4. The saving on ram usage. I do believe many testers are missing the point here. In Sinovski's blog, he pointed out that ram, whether being used or not, was a power consumer. With Windows 8 being ram efficient, less ram is needed in laptops, hence more battery life. On stationaries it does not necessarily apply, as most users have more than they need anyway.
5. Not in my opinion, of great importance, but the faster booting and shutdown.
6. Most important, particularly to those coming from XP, is the various new areas of navigation. (Charms bar: Power menu: etc...)


----------



## TechGuy (Feb 12, 1999)

Thank you, Dave! :up:


----------



## davehc (Oct 4, 2006)

Hmm. Seems like you are a little out on your own! lol. I hope that is not an indication of the lack of enthusiasm for Windows 8! I must say, I am an enthusiast in the testing area, as I have been through xp to 8, but I have found that, apart from the controversial Metro, there is very little to comment on over and above Windows 7. I belong to several Windows 8 forums and I have found that for some weeks now, the only points of discussion are concerning the Metro interface. Other than that it is just that - discussion!


----------



## TerryNet (Mar 23, 2005)

My hope for Windows 8 was/is that it would give a mostly common experience whether on a computer or a tablet (and maybe even a phone). That it would be as good as Windows 7 when using mouse or touchpad and at least as good as iOS when using a touch screen.

The touch screen interface looks to me like it will be a winner, but with the head start of the iPad and Android tablets Microsoft needs some special selling point to get a good foothold.

My experience (in VirtualBox) with the mouse and touchpad experience, and with Apps that only run full-screen, says that Windows 8 will become known as Vista II. I want to know that those two issues will be fixed before release or to be convinced how they are no worse than Windows 7. Doubt they can be demonstrated with a tablet, since my concerns are with a notebook or desktop.


----------



## DrP (Jul 23, 2005)

Loving Metro, though seems bit fiddly to shut-down the computer - I'm probably missing something.

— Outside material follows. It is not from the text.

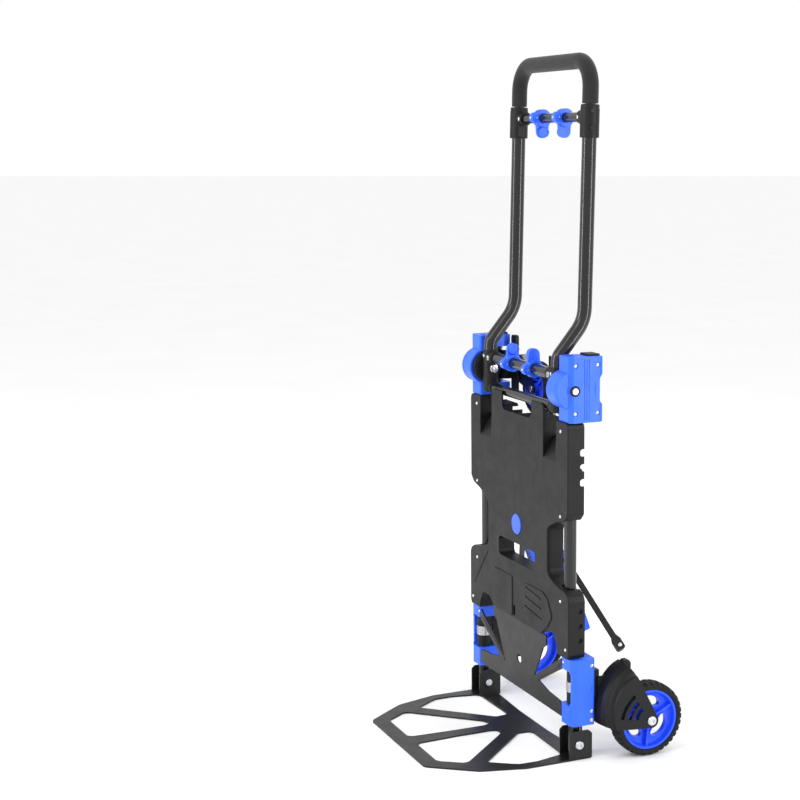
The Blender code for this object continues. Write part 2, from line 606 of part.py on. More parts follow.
# ---------------------------------------------------------------- casters at the top
def caster(s, tag):
    hx, hy = CASTER_HINGE
    ky, kz = KINGPIN
    plan = [(184, 46.5), (171, 46.5), (163.5, 46.5), (159.5, 50), (157.5, 58), (157.5, 65), (157.5, 71), (162, 71), (164, 60), (166, 54), (171, 52.5), (184, 52.5)]
    web = prism([(s * x, y) for x, y in plan], "XY", 624, 678)
    barrels = [lathe([(13, z0), (13, z1)], (s * hx, hy, 0), (0, 0, 1), steps=16) for z0, z1 in ((617.2, 640.6), (660.9, 684.8))]
    add(web, *barrels)
    cut(web, rod((s * hx, hy, 600), (s * hx, hy, 700), 5.5, steps=12))
    cut(web, block(s * 172.5, s * 199, 26, 53.5, 640.6, 660.9))
    strap = prism([(140, 65), (160, 65), (160, 72), (140, 72)] if s > 0 else [(-160, 65), (-140, 65), (-140, 72), (-160, 72)], "XY", 595.5, 707.5)
    add(web, strap)
    housing = lathe([(13, 129.5), (13, 141), (0, 141)], (0, ky, kz), (s, 0, 0), steps=16)
    collar = lathe([(17, 123.5), (17, 130), (0, 130)], (0, ky, kz), (s, 0, 0), steps=20)
    add(web, housing, collar)
    tidy(web)
    finish(web, "caster_leaf_" + tag, BLACK, (s * hx, hy, 0))
    # fork: base against the kingpin collar and two cheeks round the wheel
    base = prism([(ky - 15.4, 622), (ky + 15.4, 622), (ky + 15.4, 674), (ky - 15.4, 674)], "YZ", min(s * 119.4, s * 122.4), max(s * 119.4, s * 122.4))
    cx, cz = CASTER_C[0], CASTER_C[2]
    front = prism(mirror_points([(122.4, 622), (122.4, 674), (114, 674), (72, 634)] + arc(cx, cz, 11, 100, 260, 6) + [(100, 616)], s), "XZ", ky - 15.4, ky - 13.2)
    rear = prism(mirror_points([(122.4, 622), (122.4, 674), (114, 674), (72, 634), (46, 630), (44, 626), (44, 610), (50, 606), (66, 605), (100, 616)], s), "XZ", ky + 13.2, ky + 15.4)
    add(base, front, rear)
    cut(base, rod((s * cx, 50, cz), (s * cx, 110, cz), 4.5, steps=8))
    stop_bar = prism([(s * x, y) for x, y in ((40, ky + 15), (57, ky + 15), (57, ky + 21), (54, ky + 23), (43, ky + 23), (40, ky + 21))], "XY", 558, 677)
    add(base, stop_bar)
    slots = [block(s * 45.5, s * 51.5, ky + 10, ky + 30, z0, z1) for z0, z1 in ((562, 574), (661, 673))]
    cut(base, *slots)
    tidy(base)
    finish(base, "caster_fork_" + tag, PAINT, (0, ky, kz))
    axle = lathe([(0, ky - 17.4), (6, ky - 17.4), (6, ky - 15.7), (4.1, ky - 15.7), (4.1, ky + 15.7), (7, ky + 15.7), (7, ky + 18.4), (6, ky + 19.2), (0, ky + 19.2)],
                 (s * cx, 0, cz), (0, 1, 0), steps=12)
    finish(axle, "caster_axle_" + tag, STEEL, (0, ky, kz))
    c = (s * cx, CASTER_C[1], cz)
    wheel(c, (0, 1, 0), CASTER_R, CASTER_RIM_R, CASTER_W, ("caster_tyre_" + tag, "caster_rim_" + tag), 9.0, 4.0, 18, c, 140 if s < 0 else 40)


both(caster)


# ---------------------------------------------------------------- folding handle
piv = (0, PIVOT[0], PIVOT[1])


def handle_side(s, tag):
    arm = lathe([(12.5, 605), (ARM_R, 607), (ARM_R, 684)], (s * ARM_X, PIVOT[0], 0), (0, 0, 1), steps=18)
    hub = lathe([(27, 159.6), (28, 158.4), (28, 151), (0, 151)], (0, PIVOT[0], PIVOT[1]), (s, 0, 0), steps=22)
    add(arm, hub)
    cut(arm, rod((s * 110, PIVOT[0], PIVOT[1]), (s * 170, PIVOT[0], PIVOT[1]), 5.6, steps=12))
    tidy(arm)
    finish(arm, "handle_arm_" + tag, BLACK, piv)
    path = corner_path([(s * ARM_X, PIVOT[0], 684.3), (s * ARM_X, PIVOT[0], BEND_LOW), (s * ARM_X, Y_HIGH, BEND_HIGH), (s * ARM_X, lean(1128.5), 1128.5)], [22, 60], 3)
    tube = sweep(path, HANDLE_R, steps=14, bore=HANDLE_BORE)
    finish(tube, "handle_tube_" + tag, PAINT, piv)
    a, b = Vector((s * ARM_X, lean(1073), 1073)), Vector((s * ARM_X, lean(1129), 1129))
    length = (b - a).length
    collar = lathe([(12.9, 0), (16.5, 0), (16.5, length - 1.5), (15, length), (12.9, length)], a, b - a, steps=16, ring=True)
    finish(collar, "handle_collar_" + tag, BLACK, piv)


both(handle_side)

bar_low = rod((-125.4, PIVOT[0], 614), (125.4, PIVOT[0], 614), 8.5, steps=20)
finish(bar_low, "handle_bar_low", PAINT, piv)
bar_mid = rod((-125.4, PIVOT[0], 670), (125.4, PIVOT[0], 670), 10, steps=20)
finish(bar_mid, "handle_bar_mid", PAINT, piv)
bar_top = rod((-123.2, lean(1108), 1108), (123.2, lean(1108), 1108), 8.5, steps=20)
finish(bar_top, "handle_bar_top", PAINT, piv)


# ---------------------------------------------------------------- telescoping grip
foam_z = TOP - FOAM_R
ring_path = corner_path([(-ARM_X, lean(1129.6), 1129.6), (-ARM_X, lean(foam_z), foam_z), (ARM_X, lean(foam_z), foam_z), (ARM_X, lean(1129.6), 1129.6)], 46, 4)
foam = sweep(ring_path, FOAM_R, steps=14, bore=GRIP_R + 0.4)
finish(foam, "grip_foam", FOAM, (0, lean(1129.6), 1129.6))
ring_path = corner_path([(-ARM_X, lean(862), 862), (-ARM_X, lean(foam_z), foam_z), (ARM_X, lean(foam_z), foam_z), (ARM_X, lean(862), 862)], 46, 4)
inner = sweep(ring_path, GRIP_R, steps=12)
finish(inner, "grip_tube", PAINT, (0, lean(1129.6), 1129.6))


# ---------------------------------------------------------------- thumb levers on the two cross bars
def thumb(s, tag, z, bar_r, up, name):
    y = PIVOT[0] if up > 0 else lean(z)
    if up > 0:
        pts = arc(y, z, 16, 160, 380, 10) + [(y + 12, z + 14)] + arc(y, z + 25, 11, 0, 180, 6) + [(y - 12, z + 14)]
    else:
        pts = arc(y, z, 16, -20, 200, 10) + [(y - 12, z - 14)] + arc(y, z - 24, 11, 180, 360, 6) + [(y + 12, z - 14)]
    lo, hi = sorted((s * 38, s * 52))
    body = prism(pts, "YZ", lo, hi, bevel=0.0)
    paddle = prism(arc(y, z + up * 23, 8.5, 0, 360, 10)[:-1], "YZ", min(s * 34, s * 40), max(s * 34, s * 40))
    lobe = prism(arc(y - 13, z - up * 1.0, 10, 0, 360, 10)[:-1], "YZ", min(s * 36, s * 50), max(s * 36, s * 50))
    add(body, paddle, lobe)
    cut(body, rod((s * 20, y, z), (s * 70, y, z), bar_r + 0.5, steps=16))
    tidy(body)
    finish(body, name + "_" + tag, BLUE, (0, y, z))


for s, tag in ((1, "R"), (-1, "L")):
    thumb(s, tag, 670.0, 10.0, 1, "fold_latch")
    thumb(s, tag, 1108.0, 8.5, -1, "height_latch")


# ---------------------------------------------------------------- folding nose plate
hy, hz = NOSE_HINGE
half = [(0, -237), (124, -237), (131, -234), (187, -162), (190, -156), (212, -80), (212, 46), (171.5, 46), (171.5, 40), (60, 34), (0, 34)]
outline = [(x, y) for x, y in half] + [(-x, y) for x, y in reversed(half[1:-1])]
nose = prism(outline, "XY", 0.0, NOSE_T)
holes = []
for s in (1, -1):
    for pts in ([(158, -132), (184, -96), (191, -84), (192, -50), (181, -2), (172, 5), (60, 7), (50, 2), (48, -20)],
                [(112, -208), (120, -202), (144, -169), (142, -158), (40, -52), (30, -47), (18, -48), (14, -60), (14, -120), (18, -200), (24, -208)]):
        holes.append(prism([(s * x, y) for x, y in pts], "XY", -3, 6))
cut(nose, *holes)
for s in (1, -1):
    for x0, x1 in ((171.4, 174.4), (209.0, 212.0)):
        cheek = prism([(2, 1.5), (46, 1.5), (46, 46), (40, 52), (8, 52), (2, 46)], "YZ", min(s * x0, s * x1), max(s * x0, s * x1))
        add(nose, cheek)
    cut(nose, rod((s * 160, hy, hz), (s * 225, hy, hz), 4.4, steps=16))
tidy(nose)
finish(nose, "nose_plate", PLATE, (0, hy, hz))


def nose_bolt(s, tag):
    bolt = lathe([(0, 168.4), (6.5, 168.4), (6.5, 171.1), (4.1, 171.1), (4.1, 212.3), (8, 212.3), (8, 214.6), (6.8, 215.6), (0, 215.6)], (0, hy, hz), (s, 0, 0), steps=12)
    finish(bolt, "nose_hinge_bolt_" + tag, STEEL)


both(nose_bolt)
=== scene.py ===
"""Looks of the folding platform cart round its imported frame: detailed shells, screws, treads and procedural materials.

Lengths are in millimetres while a piece is modelled and metres once it is placed. y is measured from the deck's front
plane until a piece is placed.
"""
import math
from math import sin, cos, pi, radians, sqrt

import bpy
import bmesh
from mathutils import Vector, Matrix


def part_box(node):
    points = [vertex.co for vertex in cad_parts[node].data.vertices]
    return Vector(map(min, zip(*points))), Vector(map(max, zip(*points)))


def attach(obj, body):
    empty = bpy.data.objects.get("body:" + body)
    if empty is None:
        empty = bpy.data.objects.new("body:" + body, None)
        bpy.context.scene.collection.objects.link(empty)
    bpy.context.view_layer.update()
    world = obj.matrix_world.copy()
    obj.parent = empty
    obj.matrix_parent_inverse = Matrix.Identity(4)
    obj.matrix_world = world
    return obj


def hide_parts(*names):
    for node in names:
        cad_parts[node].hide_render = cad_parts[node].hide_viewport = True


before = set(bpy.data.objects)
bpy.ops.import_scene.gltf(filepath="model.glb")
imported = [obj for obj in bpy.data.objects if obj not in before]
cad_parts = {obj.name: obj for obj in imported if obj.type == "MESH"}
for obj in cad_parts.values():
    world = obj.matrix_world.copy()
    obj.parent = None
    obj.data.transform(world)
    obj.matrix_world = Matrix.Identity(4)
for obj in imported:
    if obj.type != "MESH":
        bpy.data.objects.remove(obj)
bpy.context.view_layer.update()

# ---------------------------------------------------------------- places, read from the frame (mm)
tube_lo, tube_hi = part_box("side_tube_R")
TUBE_R, TUBE_X, TUBE_Y, FOOT_X = 11.0, 174.0, 21.0, 192.0
plate_lo, plate_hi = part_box("cross_plate")
Y_SHIFT = plate_lo.y * 1000 - 5.0
rim_lo, rim_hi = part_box("road_rim_R")
WHEEL_C = (round((rim_lo.x + rim_hi.x) * 500, 2), (rim_lo.y + rim_hi.y) * 500 - Y_SHIFT, (rim_lo.z + rim_hi.z) * 500)
rim_lo, rim_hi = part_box("caster_rim_R")
CASTER_C = ((rim_lo.x + rim_hi.x) * 500, (rim_lo.y + rim_hi.y) * 500 - Y_SHIFT, (rim_lo.z + rim_hi.z) * 500)
DECK_T, SKIN, DECK_TOP, DECK_BOTTOM = 32.0, 3.0, 617.0, 181.3
WING_X, LOW_WING_X, WAIST_X = 204.0, 209.0, 126.0
NOSE_HINGE = (21.0, 27.0)
WHEEL_R, RIM_R, WHEEL_W = 66.0, 54.0, 34.0
CASTER_R, CASTER_RIM_R, CASTER_W = 50.5, 40.5, 24.0
KINGPIN = (78.0, 652.0)
CASTER_HINGE = (184.0, 41.5)
PIVOT = (13.0, 650.0)
ARM_X, ARM_R = 140.0, 14.25
HANDLE_R, HANDLE_BORE = 12.5, 9.4
BEND_LOW, BEND_HIGH, TOP = 700.0, 762.0, 1217.0
Y_HIGH, Y_TOP = 64.0, 73.0
FOAM_R, GRIP_R = 14.0, 9.0
LEVER_PIVOT = (46.0, 352.0)
LEVER_TILT = 20.0
ROD_X, ROD_PIN_R = 90.0, 27.36
ROD_END = (216.0, 109.0, 178.0)
GAP = 0.3


# ---------------------------------------------------------------- procedural materials
def shader(name):
    m = bpy.data.materials.new(name)
    m.use_nodes = True
    nt = m.node_tree
    return m, nt, nt.nodes["Principled BSDF"]


def noise(nt, scale, detail=3.0, rough=0.5, stretch=None, kind="noise"):
    tc = nt.nodes.new("ShaderNodeTexCoord")
    mp = nt.nodes.new("ShaderNodeMapping")
    if stretch:
        mp.inputs["Scale"].default_value = stretch
    nt.links.new(tc.outputs["Object"], mp.inputs["Vector"])
    if kind == "voronoi":
        t = nt.nodes.new("ShaderNodeTexVoronoi")
        t.inputs["Scale"].default_value = scale
        nt.links.new(mp.outputs["Vector"], t.inputs["Vector"])
        return t.outputs["Distance"]
    t = nt.nodes.new("ShaderNodeTexNoise")
    t.inputs["Scale"].default_value = scale
    t.inputs["Detail"].default_value = detail
    t.inputs["Roughness"].default_value = rough
    nt.links.new(mp.outputs["Vector"], t.inputs["Vector"])
    return t.outputs["Fac"]


def remap(nt, value, a, b, lo=0.3, hi=0.7):
    n = nt.nodes.new("ShaderNodeMapRange")
    n.inputs["From Min"].default_value = lo
    n.inputs["From Max"].default_value = hi
    n.inputs["To Min"].default_value = a
    n.inputs["To Max"].default_value = b
    nt.links.new(value, n.inputs["Value"])
    return n.outputs["Result"]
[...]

I'm also desperately sad and want to customise my own squares/rectangles on the Home screen!


----------



## Iamthebest (Mar 12, 2012)

Here is a nice list of apple vs windows.

http://www.macworld.com.au/blogs/os-x-mountain-lion-vs-windows-8-44545/


----------



## davehc (Oct 4, 2006)

Hey techGuy.

You have seen this, I am sure, but a nice heading for your proposed project?

http://windowsteamblog.com/windows/.../04/16/announcing-the-windows-8-editions.aspx

And for other Windows 8 enthusiasts:


----------



## ninified (Apr 19, 2012)

Well Windows 8 seems interesting I found some interesting stuff on this topic here.


----------



## TechGuy (Feb 12, 1999)

Good stuff, guys! Thanks for the links.

I wanted to great a short introductory video about Windows 8 and then follow it up with more specifics, which will likely include the details you've share with me. Unfortunately, when I went to record the video over the weekend, I discovered that the microphone I had would not work for this kind of presentation. I order a new one that should be here soon and will give things a try within the next week or so.


----------



## hotskates (Jan 11, 2002)

I am looking forward to learning a lot more about WIndows 8. I downloaded the consumer preview onto my laptop and have been spending a lot of time clicking here and there and everywhere trying to get a grip on what does what and where. I am frustrated that there is no Start button and I don't like that there is no task bar and I don't like that there are no minimize buttons. I'm sure I'll get used to it but it is a lot harder so far than I thought it would be.


----------



## TerryNet (Mar 23, 2005)

There is a task bar (in the non-Metro GUI) and there are minimize and restore down buttons except on the <adjectives omitted> apps that are only full screen. You may find Getting around in Windows 8 to help with the basics. I am a little less frustrated after reading that blog, and need to review it again soon.


----------



## hotskates (Jan 11, 2002)

TerryNet said:


> There is a task bar (in the non-Metro GUI) and there are minimize and restore down buttons except on the <adjectives omitted> apps that are only full screen. You may find Getting around in Windows 8 to help with the basics. I am a little less frustrated after reading that blog, and need to review it again soon.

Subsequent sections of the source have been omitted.